TASK REQUIREMENTS
Reproduce, please, only the lines from the first line below to the line containing "far_end_y = LENGTH / 2", inclusive.

----

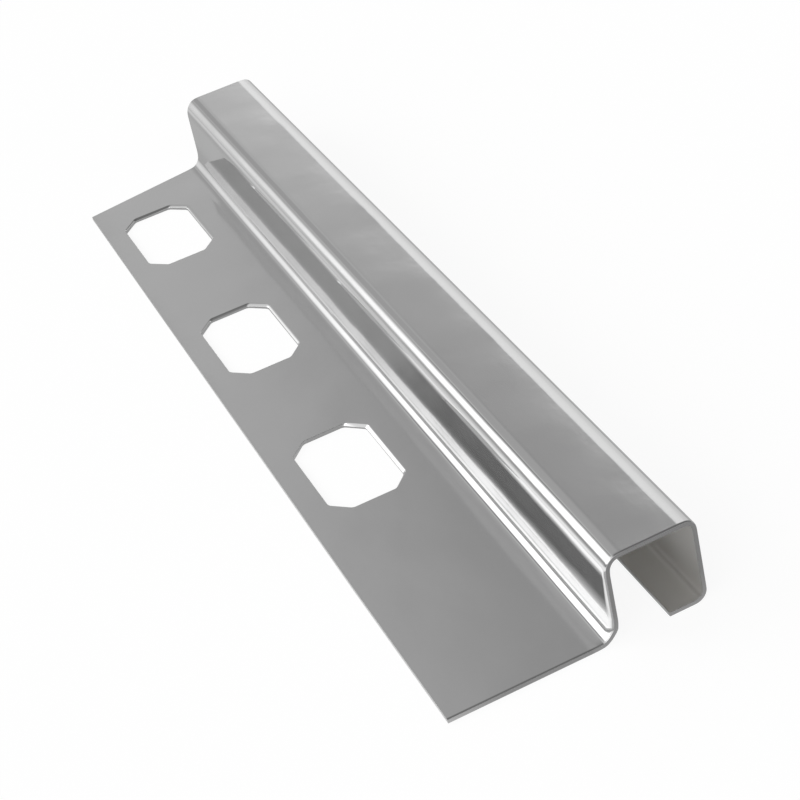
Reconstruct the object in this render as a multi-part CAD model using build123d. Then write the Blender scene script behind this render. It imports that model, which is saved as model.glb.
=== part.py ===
from build123d import *
import os

# A short length of square-edge tile trim, bent and punched from one stainless-steel strip.
#
# Seen from its end, the strip lies flat as an anchoring flange, turns up as the web that the tile
# stands against, runs flat as the visible top, turns down as the outer web and ends in a narrow
# return lip on the floor. Three chamfered holes are punched through the flange, for the adhesive.
#
# Millimetres. X runs across the trim, from the flange's free edge to the outer web. Y runs along
# it, and Z up from the floor. The origin is on the floor, at the middle of the whole outline.

# The strip and its bends: the one at the flange is wider than the three of the box
SHEET = 0.5
FLANGE_BEND_INSIDE = 1.7
BOX_BEND_INSIDE = 1.0

# The section, all outside sizes
HEIGHT = 10.0
TOP_WIDTH = 10.0
FLANGE_WIDTH = 17.5
LIP_WIDTH = 4.2
LENGTH = 118.0

# The punched holes: a rectangle with its four corners cut off at 45 degrees
HOLE_COUNT = 3
HOLE_LENGTH = 14.4
HOLE_WIDTH = 8.8
HOLE_CORNER_CUT = 2.0
HOLE_CORNER_RADIUS = 0.3
HOLE_PITCH = 30.8
HOLE_FROM_FREE_EDGE = 3.0
HOLE_FROM_FAR_END = 7.9

# The punch draws the sheet's upper edge down into the hole as it enters
PUNCH_ROLL = 0.25
ROLL_LIMIT = 0.6

# Places worked out from the sizes above
free_edge_x = -(FLANGE_WIDTH + TOP_WIDTH) / 2
tile_web_x = free_edge_x + FLANGE_WIDTH
outer_web_x = tile_web_x + TOP_WIDTH
lip_edge_x = outer_web_x - LIP_WIDTH
far_end_y = LENGTH / 2


def bent_strip():
    """The strip after rolling: its lower and inner side is drawn, then thickened outwards."""
    lower_side = [
        (free_edge_x, 0),
        (tile_web_x + SHEET, 0),
        (tile_web_x + SHEET, HEIGHT - SHEET),
        (outer_web_x - SHEET, HEIGHT - SHEET),
        (outer_web_x - SHEET, SHEET),
        (lip_edge_x, SHEET),
    ]
    radii = [FLANGE_BEND_INSIDE + SHEET, BOX_BEND_INSIDE, BOX_BEND_INSIDE, BOX_BEND_INSIDE]
    with BuildPart() as strip:
        with BuildSketch(Plane.XZ):
            with BuildLine():
                FilletPolyline(*lower_side, radius=radii)
                offset(amount=SHEET, side=Side.LEFT)
            make_face()
        extrude(amount=LENGTH / 2, both=True)
    return strip.part


def hole_centres():
    """Centres of the punched holes, counted from the far end."""
    centre_x = free_edge_x + HOLE_FROM_FREE_EDGE + HOLE_WIDTH / 2
    first_y = far_end_y - HOLE_FROM_FAR_END - HOLE_LENGTH / 2
    return [(centre_x, first_y - step * HOLE_PITCH) for step in range(HOLE_COUNT)]


def punch():
    """One punch standing on the floor, taller than the sheet, with its slightly worn corners."""
    with BuildPart() as tool:
        with BuildSketch():
            outline = Rectangle(HOLE_WIDTH, HOLE_LENGTH)
            cut = chamfer(outline.vertices(), HOLE_CORNER_CUT)
            fillet(cut.vertices(), HOLE_CORNER_RADIUS)
        extrude(amount=2 * SHEET, both=True)
    return tool.part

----

COMPLETE RESPONSE
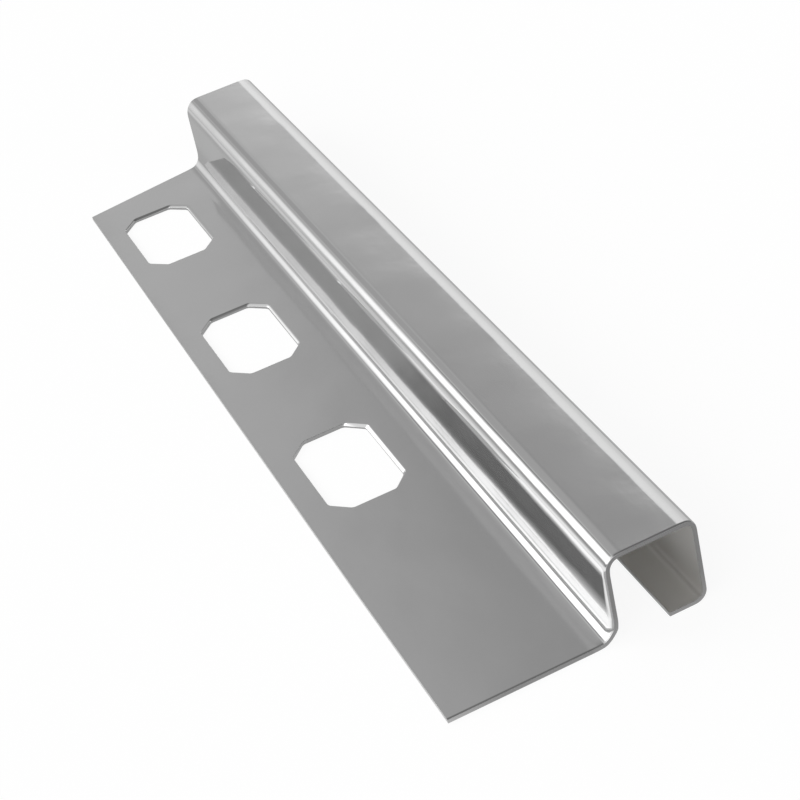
Reconstruct the object in this render as a multi-part CAD model using build123d. Then write the Blender scene script behind this render. It imports that model, which is saved as model.glb.
=== part.py ===
from build123d import *
import os

# A short length of square-edge tile trim, bent and punched from one stainless-steel strip.
#
# Seen from its end, the strip lies flat as an anchoring flange, turns up as the web that the tile
# stands against, runs flat as the visible top, turns down as the outer web and ends in a narrow
# return lip on the floor. Three chamfered holes are punched through the flange, for the adhesive.
#
# Millimetres. X runs across the trim, from the flange's free edge to the outer web. Y runs along
# it, and Z up from the floor. The origin is on the floor, at the middle of the whole outline.

# The strip and its bends: the one at the flange is wider than the three of the box
SHEET = 0.5
FLANGE_BEND_INSIDE = 1.7
BOX_BEND_INSIDE = 1.0

# The section, all outside sizes
HEIGHT = 10.0
TOP_WIDTH = 10.0
FLANGE_WIDTH = 17.5
LIP_WIDTH = 4.2
LENGTH = 118.0

# The punched holes: a rectangle with its four corners cut off at 45 degrees
HOLE_COUNT = 3
HOLE_LENGTH = 14.4
HOLE_WIDTH = 8.8
HOLE_CORNER_CUT = 2.0
HOLE_CORNER_RADIUS = 0.3
HOLE_PITCH = 30.8
HOLE_FROM_FREE_EDGE = 3.0
HOLE_FROM_FAR_END = 7.9

# The punch draws the sheet's upper edge down into the hole as it enters
PUNCH_ROLL = 0.25
ROLL_LIMIT = 0.6

# Places worked out from the sizes above
free_edge_x = -(FLANGE_WIDTH + TOP_WIDTH) / 2
tile_web_x = free_edge_x + FLANGE_WIDTH
outer_web_x = tile_web_x + TOP_WIDTH
lip_edge_x = outer_web_x - LIP_WIDTH
far_end_y = LENGTH / 2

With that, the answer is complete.